Wednesday, June 14, 2006

'Iran no longer interested in US talks on Iraq'

IranMania:
Iran is no longer interested in direct talks with the United States over the situation in Iraq, national security adviser Stephen Hadley said in an interview broadcast, AFP reported.

"The Iranians have indicated they no longer have any interest in doing that," Hadley said, when asked in an interview with CNN if US ambassador in Iraq, Zalmay Khalilzad, will be meeting with Iranian diplomats in Baghdad. READ MORE

"Where we have focused in terms of our diplomacy with the Iranians, of course, is on the nuclear issue," said Hadley.

"If the Iranians will suspend their nuclear enrichment activity which we believe is part of the path to a nuclear weapon, then we would be willing to join France, Britain, Germany, possibly Russia and China to sit down and try and negotiate a permanent solution to that problem," he said.

"So the forum for negotiations really has moved to the nuclear issue in the context I described, and we're hopeful that Iran will, the Iranian regime will see it in their interest to accept this offer and return to negotiations.
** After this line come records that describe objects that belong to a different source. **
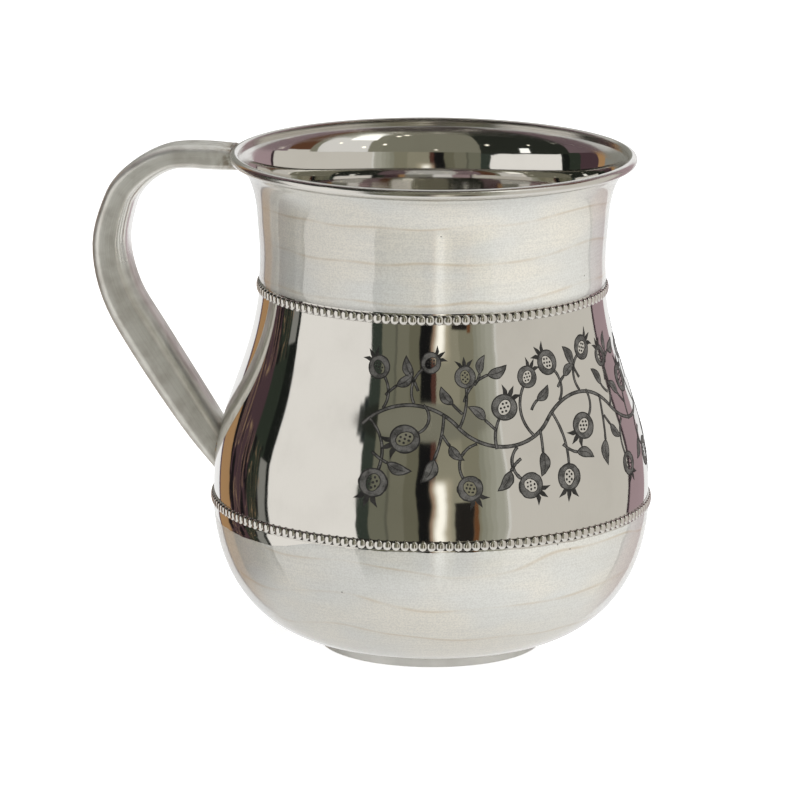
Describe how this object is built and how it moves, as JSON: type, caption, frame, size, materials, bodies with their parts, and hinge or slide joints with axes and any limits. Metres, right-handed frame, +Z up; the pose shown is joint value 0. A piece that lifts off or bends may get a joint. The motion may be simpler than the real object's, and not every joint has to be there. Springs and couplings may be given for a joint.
{
  "type": "washing cup",
  "caption": "Round-bellied steel hand-washing cup with a flared rolled lip, beaded rings, pearl-lacquered neck and bowl, a pressed foot and one tall bent-tube handle",
  "frame": {"origin": "on the cup's vertical axis, at the foot's flat underside", "axes": "+Z up along the cup's axis; the handle reaches out along -X, so X is the longest way across; the picture looks along +Y, turned 10 degrees towards the handle's back, so that the handle points a little away from the camera"},
  "size_m": [0.1476, 0.1154, 0.1309],
  "materials": {
    "polished_steel": "mirror-polished stainless steel with a faint vertical polishing grain and a dark etched fruit-branch ornament",
    "bead_steel": "bright beaded stainless wire, darker between the beads",
    "pearl_lacquer": "off-white pearl lacquer over brushed steel, with fine turning lines and thin ochre veins",
    "brushed_steel": "satin steel with fine turning lines",
    "satin_steel": "steel tube brushed along its length",
    "welded_steel": "dressed weld, slightly discoloured"
  },
  "bodies": {
    "root": {"foot": "brushed_steel", "cup_shell": "polished_steel", "upper_bead_ring": "bead_steel", "lower_bead_ring": "bead_steel", "neck_lacquer": "pearl_lacquer", "bowl_lacquer": "pearl_lacquer", "handle_tube": "satin_steel", "upper_handle_weld": "welded_steel", "lower_handle_weld": "welded_steel"}
  },
  "joints": []
}
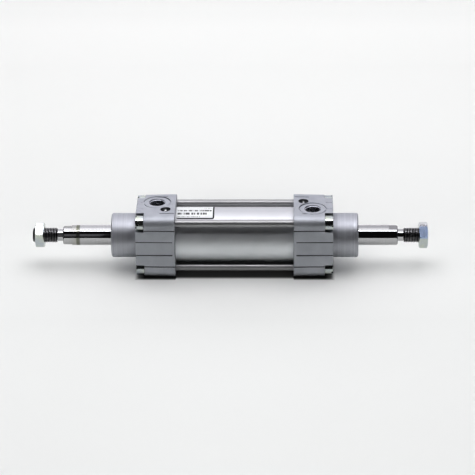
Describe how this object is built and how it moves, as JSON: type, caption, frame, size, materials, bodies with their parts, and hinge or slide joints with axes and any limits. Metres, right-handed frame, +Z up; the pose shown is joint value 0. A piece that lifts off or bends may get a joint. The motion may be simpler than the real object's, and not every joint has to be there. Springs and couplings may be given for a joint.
{
  "type": "double-ended pneumatic cylinder",
  "caption": "Tie-rod pneumatic cylinder with a through rod, threaded rod ends with hex nuts, cushioned square end caps and a side-offset port on top of each cap.",
  "frame": {"origin": "centre of the left end cap's mounting face, on the rod axis", "axes": "+X along the rod towards the right end cap, +Z up out of the air ports, +Y towards the back"},
  "size_m": [0.313, 0.0524, 0.0524],
  "materials": {
    "cast_cap": "die-cast, fine blasted",
    "anodised_tube": "drawn, clear anodised",
    "label": "white printed film",
    "tie_rod_steel": "drawn bright steel",
    "zinc_steel": "clear zinc plate",
    "rod_chrome": "hard chrome, ground",
    "seal_rubber": "moulded",
    "seal_polyurethane": "moulded polyurethane",
    "bearing_bronze": "sintered bronze",
    "piston_aluminium": "turned",
    "guide_plastic": "acetal",
    "magnet_ferrite": "plastic-bonded ferrite",
    "sleeve_brass": "turned"
  },
  "bodies": {
    "barrel": {"left_end_cap": "cast_cap", "right_end_cap": "cast_cap", "barrel_tube": "anodised_tube", "barrel_label": "label", "front_top_tie_rod": "tie_rod_steel", "front_bottom_tie_rod": "tie_rod_steel", "back_top_tie_rod": "tie_rod_steel", "back_bottom_tie_rod": "tie_rod_steel", "left_front_top_nut": "zinc_steel", "left_front_bottom_nut": "zinc_steel", "left_back_top_nut": "zinc_steel", "left_back_bottom_nut": "zinc_steel", "right_front_top_nut": "zinc_steel", "right_front_bottom_nut": "zinc_steel", "right_back_top_nut": "zinc_steel", "right_back_bottom_nut": "zinc_steel", "left_rod_bearing": "bearing_bronze", "left_rod_seal": "seal_polyurethane", "left_rod_wiper": "seal_polyurethane", "left_cushion_seal": "seal_polyurethane", "left_tube_oring": "seal_rubber", "right_rod_bearing": "bearing_bronze", "right_rod_seal": "seal_polyurethane", "right_rod_wiper": "seal_polyurethane", "right_cushion_seal": "seal_polyurethane", "right_tube_oring": "seal_rubber"},
    "piston_seals": {"piston_left_seal": "seal_polyurethane", "piston_right_seal": "seal_polyurethane", "piston_guide_ring": "guide_plastic"},
    "rod": {"left_rod": "rod_chrome", "right_rod": "rod_chrome", "piston_left_half": "piston_aluminium", "piston_right_half": "piston_aluminium", "piston_magnet": "magnet_ferrite", "piston_rod_oring": "seal_rubber", "left_cushion_sleeve": "sleeve_brass", "right_cushion_sleeve": "sleeve_brass"},
    "left_lock_nut": {"left_rod_nut": "zinc_steel"},
    "right_lock_nut": {"right_rod_nut": "zinc_steel"},
    "left_screw_ring": {"left_cushion_screw_oring": "seal_rubber"},
    "left_screw": {"left_cushion_screw": "zinc_steel"},
    "right_screw_ring": {"right_cushion_screw_oring": "seal_rubber"},
    "right_screw": {"right_cushion_screw": "zinc_steel"}
  },
  "joints": [
    {"name": "rod_stroke", "type": "slide", "parent": "barrel", "child": "piston_seals", "axis": [1, 0, 0], "range_m": [-0.0213, 0.0287]},
    {"name": "rod_turn", "type": "hinge", "parent": "piston_seals", "child": "rod", "pos_m": [0.0738, 0, 0], "axis": [1, 0, 0], "continuous": true},
    {"name": "left_nut_turn", "type": "hinge", "parent": "rod", "child": "left_lock_nut", "pos_m": [-0.0775, 0, 0], "axis": [1, 0, 0], "continuous": true},
    {"name": "right_nut_turn", "type": "hinge", "parent": "rod", "child": "right_lock_nut", "pos_m": [0.2265, 0, 0], "axis": [1, 0, 0], "continuous": true},
    {"name": "left_screw_lift", "type": "slide", "parent": "barrel", "child": "left_screw_ring", "axis": [0, 0, 1], "range_m": [-0.000295, 0.000595]},
    {"name": "left_screw_turn", "type": "hinge", "parent": "left_screw_ring", "child": "left_screw", "pos_m": [0.0232, -0.00765, 0.02], "axis": [0, 0, 1], "range_deg": [-180, 360]},
    {"name": "right_screw_lift", "type": "slide", "parent": "barrel", "child": "right_screw_ring", "axis": [0, 0, 1], "range_m": [-0.000295, 0.000595]},
    {"name": "right_screw_turn", "type": "hinge", "parent": "right_screw_ring", "child": "right_screw", "pos_m": [0.1318, 0.00765, 0.02], "axis": [0, 0, 1], "range_deg": [-180, 360]}
  ],
  "couplings": [
    {"joint": "left_screw_turn", "follows": "left_screw_lift", "rad_per_m": 10472},
    {"joint": "right_screw_turn", "follows": "right_screw_lift", "rad_per_m": 10472}
  ]
}
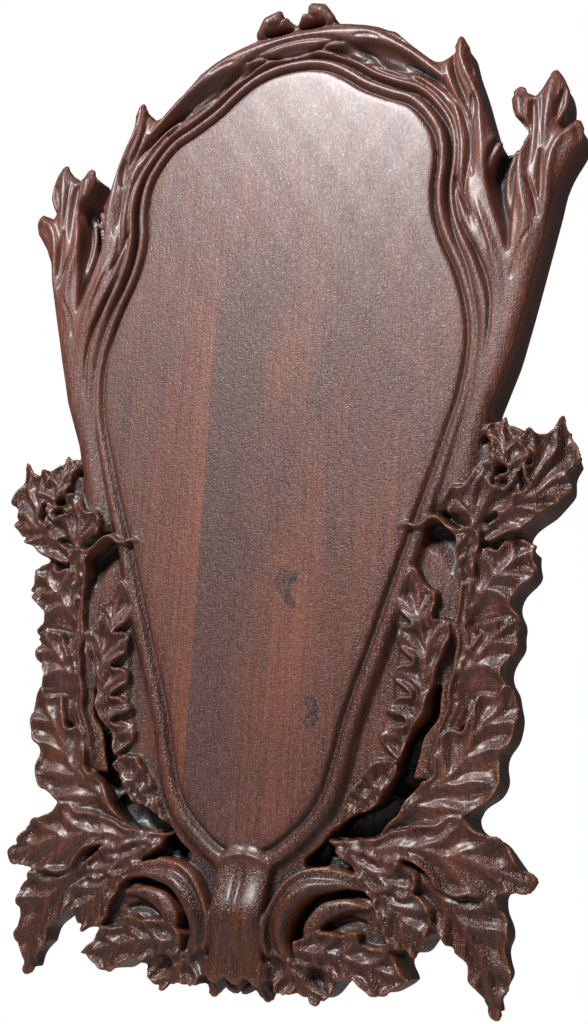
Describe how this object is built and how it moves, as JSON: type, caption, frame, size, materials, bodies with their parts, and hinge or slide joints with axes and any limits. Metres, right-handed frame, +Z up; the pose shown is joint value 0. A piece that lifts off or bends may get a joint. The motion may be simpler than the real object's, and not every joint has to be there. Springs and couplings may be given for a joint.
{
  "type": "antler mounting plaque",
  "caption": "Carved wooden wall plaque with a smooth pear-shaped panel for antlers, framed by branches and sawn stubs above and oak leaves, scrolls and a fluted strap below.",
  "frame": {"origin": "middle of the flat back, where the plaque lies against the wall", "axes": "+X to the viewer's right, +Y into the wall, +Z up; the carved front faces -Y"},
  "size_m": [0.3772, 0.0321, 0.6025],
  "materials": {
    "stained_wood": "dark reddish-brown stain, semi-gloss, with the fine tool marks left showing"
  },
  "bodies": {
    "root": {"carved_plaque": "stained_wood"}
  },
  "joints": []
}
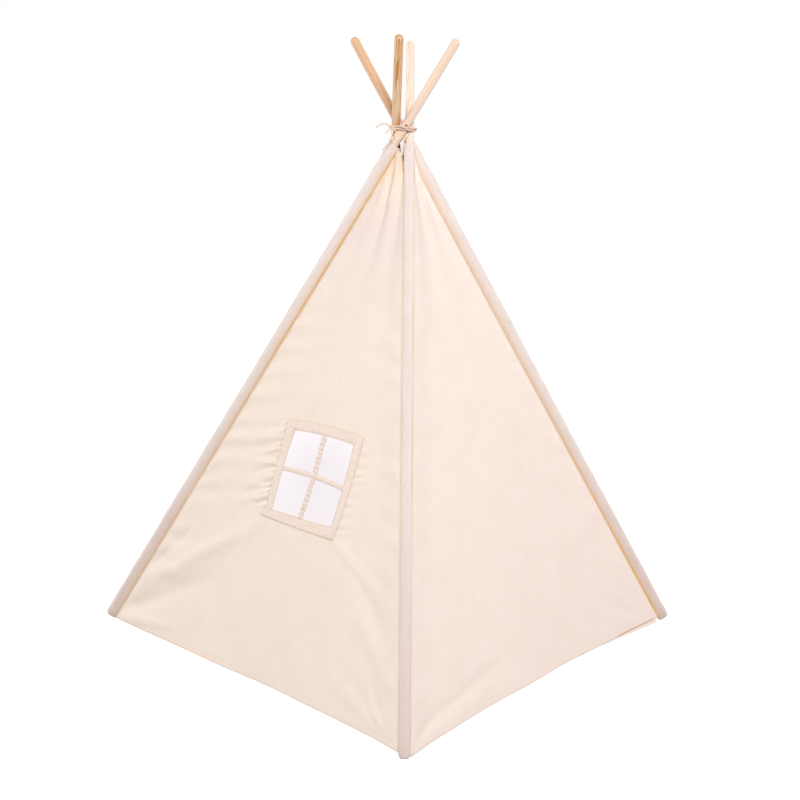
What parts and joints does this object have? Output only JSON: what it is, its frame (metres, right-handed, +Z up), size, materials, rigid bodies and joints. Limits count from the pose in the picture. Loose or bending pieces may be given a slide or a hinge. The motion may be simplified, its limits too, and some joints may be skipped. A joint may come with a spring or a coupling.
{
  "type": "play teepee",
  "caption": "Child's play teepee: jointed wooden poles lashed at the top, a canvas cover with pole sleeves, a barred open window and tied-back door curtains.",
  "frame": {"origin": "middle of the base, on the floor", "axes": "+Z up; the door faces -Y, the window wall faces +X"},
  "size_m": [1.2372, 1.2372, 1.7187],
  "materials": {
    "pine": "turned pine dowel, bare",
    "galvanised_steel": "plain drawn steel tube",
    "cotton_canvas": "plain-weave cotton canvas, matt",
    "cotton_tape": "folded canvas tape, stitched",
    "cotton_rope": "twisted cotton rope"
  },
  "bodies": {
    "lashing": {"rope_lashing": "cotton_rope", "rope_knot": "cotton_rope", "rope_end_curled": "cotton_rope", "rope_end_short_side": "cotton_rope", "rope_end_short_down": "cotton_rope", "rope_end_long": "cotton_rope", "cover_tie": "cotton_tape"},
    "pole_rear_right": {"pole_lower_rear_right": "pine", "pole_middle_rear_right": "pine", "pole_upper_rear_right": "pine", "ferrule_lower_rear_right": "galvanised_steel", "ferrule_upper_rear_right": "galvanised_steel", "sleeve_rear_right": "cotton_canvas", "foot_pocket_rear_right": "cotton_canvas"},
    "pole_rear_left": {"pole_lower_rear_left": "pine", "pole_middle_rear_left": "pine", "pole_upper_rear_left": "pine", "ferrule_lower_rear_left": "galvanised_steel", "ferrule_upper_rear_left": "galvanised_steel", "sleeve_rear_left": "cotton_canvas", "foot_pocket_rear_left": "cotton_canvas"},
    "pole_front_left": {"pole_lower_front_left": "pine", "pole_middle_front_left": "pine", "pole_upper_front_left": "pine", "ferrule_lower_front_left": "galvanised_steel", "ferrule_upper_front_left": "galvanised_steel", "sleeve_front_left": "cotton_canvas", "foot_pocket_front_left": "cotton_canvas"},
    "pole_front_right": {"pole_lower_front_right": "pine", "pole_middle_front_right": "pine", "pole_upper_front_right": "pine", "ferrule_lower_front_right": "galvanised_steel", "ferrule_upper_front_right": "galvanised_steel", "sleeve_front_right": "cotton_canvas", "foot_pocket_front_right": "cotton_canvas"},
    "window_wall": {"wall_window_side": "cotton_canvas", "window_binding": "cotton_tape", "window_bar_level": "cotton_tape", "window_bar_upright": "cotton_tape"},
    "back_wall": {"wall_back": "cotton_canvas"},
    "plain_wall": {"wall_plain_side": "cotton_canvas"},
    "door_wall": {"door_head": "cotton_canvas", "door_curtain_left": "cotton_canvas", "door_curtain_right": "cotton_canvas", "door_tieback_left": "cotton_tape", "door_tieback_right": "cotton_tape"}
  },
  "joints": [
    {"name": "fold_pole_rear_right", "type": "hinge", "parent": "lashing", "child": "pole_rear_right", "pos_m": [-0.0138, 0.0138, 1.4706], "axis": [-0.6907, 0.7232, 0], "range_deg": [0, 26], "deforming": ["sleeve_rear_right"]},
    {"name": "fold_pole_rear_left", "type": "hinge", "parent": "lashing", "child": "pole_rear_left", "pos_m": [-0.0138, -0.0138, 1.4706], "axis": [-0.7232, -0.6907, 0], "range_deg": [0, 26], "deforming": ["sleeve_rear_left"]},
    {"name": "fold_pole_front_left", "type": "hinge", "parent": "lashing", "child": "pole_front_left", "pos_m": [0.0138, -0.0138, 1.4706], "axis": [0.6907, -0.7232, 0], "range_deg": [0, 26], "deforming": ["sleeve_front_left"]},
    {"name": "fold_pole_front_right", "type": "hinge", "parent": "lashing", "child": "pole_front_right", "pos_m": [0.0138, 0.0138, 1.4706], "axis": [0.7232, 0.6907, 0], "range_deg": [0, 26], "deforming": ["sleeve_front_right", "cover_tie"]},
    {"name": "fold_window_wall", "type": "hinge", "parent": "lashing", "child": "window_wall", "pos_m": [0, 0, 1.462], "axis": [0, 1, 0], "range_deg": [0, 19.7], "deforming": ["wall_window_side", "window_binding", "window_bar_level", "window_bar_upright"]},
    {"name": "fold_back_wall", "type": "hinge", "parent": "lashing", "child": "back_wall", "pos_m": [0, 0, 1.462], "axis": [-1, 0, 0], "range_deg": [0, 19.7], "deforming": ["wall_back"]},
    {"name": "fold_plain_wall", "type": "hinge", "parent": "lashing", "child": "plain_wall", "pos_m": [0, 0, 1.462], "axis": [0, -1, 0], "range_deg": [0, 19.7], "deforming": ["wall_plain_side"]},
    {"name": "fold_door_wall", "type": "hinge", "parent": "lashing", "child": "door_wall", "pos_m": [0, 0, 1.462], "axis": [1, 0, 0], "range_deg": [0, 19.7], "deforming": ["door_head", "door_curtain_left", "door_curtain_right", "door_tieback_left", "door_tieback_right"]}
  ],
  "couplings": [
    {"joint": "fold_pole_rear_left", "follows": "fold_pole_rear_right", "ratio": 1},
    {"joint": "fold_pole_front_left", "follows": "fold_pole_rear_right", "ratio": 1},
    {"joint": "fold_pole_front_right", "follows": "fold_pole_rear_right", "ratio": 1},
    {"joint": "fold_window_wall", "follows": "fold_pole_rear_right", "ratio": 0.756},
    {"joint": "fold_back_wall", "follows": "fold_pole_rear_right", "ratio": 0.756},
    {"joint": "fold_plain_wall", "follows": "fold_pole_rear_right", "ratio": 0.756},
    {"joint": "fold_door_wall", "follows": "fold_pole_rear_right", "ratio": 0.756}
  ]
}
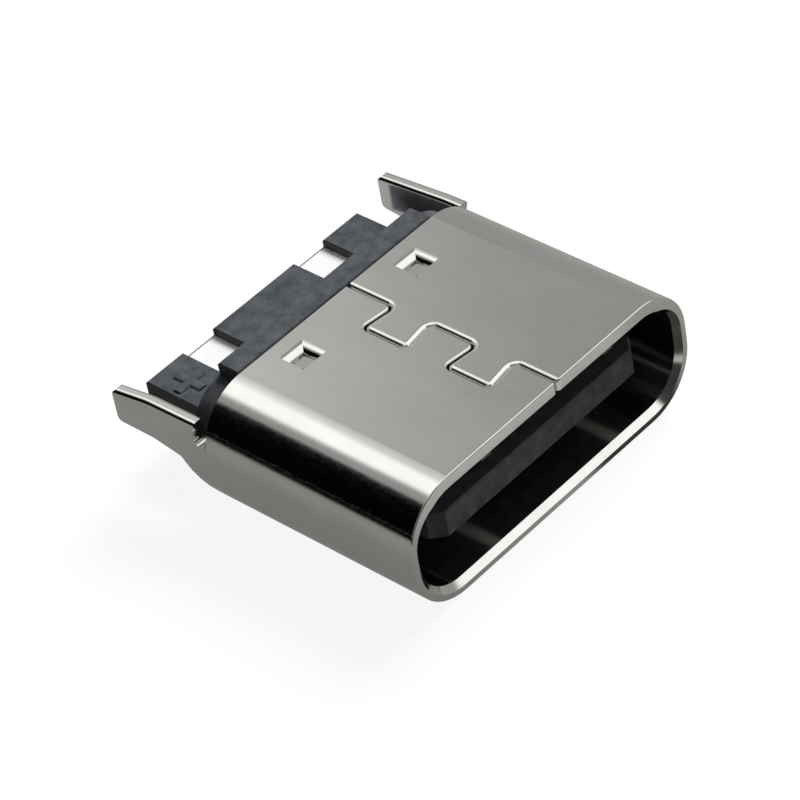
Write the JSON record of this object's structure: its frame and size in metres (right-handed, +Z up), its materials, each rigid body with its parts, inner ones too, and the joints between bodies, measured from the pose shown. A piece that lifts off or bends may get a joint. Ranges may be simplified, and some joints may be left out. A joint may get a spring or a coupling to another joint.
{
  "type": "usb-c socket",
  "caption": "Charging-only reversible socket: rolled metal shell with dovetailed seam and side ears, black moulding with tongue, and solder pads at the rear.",
  "frame": {"origin": "on the shell's flat bottom, under the middle of the mouth's width and halfway along the socket's length", "axes": "+Z up from the shell's bottom to its seamed top, -Y out of the mouth, +Y to the solder pads, +X to the right when looking into the mouth"},
  "size_m": [0.0091, 0.0088, 0.0032],
  "materials": {
    "plated_shell": "satin nickel plate",
    "black_moulding": "matt, fine grain",
    "tinned_copper": "bright tin plate"
  },
  "bodies": {
    "root": {"shell": "plated_shell", "housing": "black_moulding", "power_terminal": "tinned_copper", "ground_terminal": "tinned_copper"}
  },
  "joints": []
}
And we can begin discussing this issue directly.

Iraqi Shiite leader Abdel Aziz Hakim called for direct talks between Iran and the United States over the situation in Iraq in April, a decision Iran said it was amenable to.

US Secretary of State Condoleezza Rice authorized Khalilzad to reach out to the Iranians, and up to late May US officials were saying that talks could go forward, even though Iran's hardline President Mahmoud Ahmadinejad by then had said the talks would be of no use.

Iran and the United States have had testy relations for decades, exacerbated in recent months over Iran's enrichment of uranium, which Iran says is for nuclear power, while the United States and other countries fear it could be used for bombs.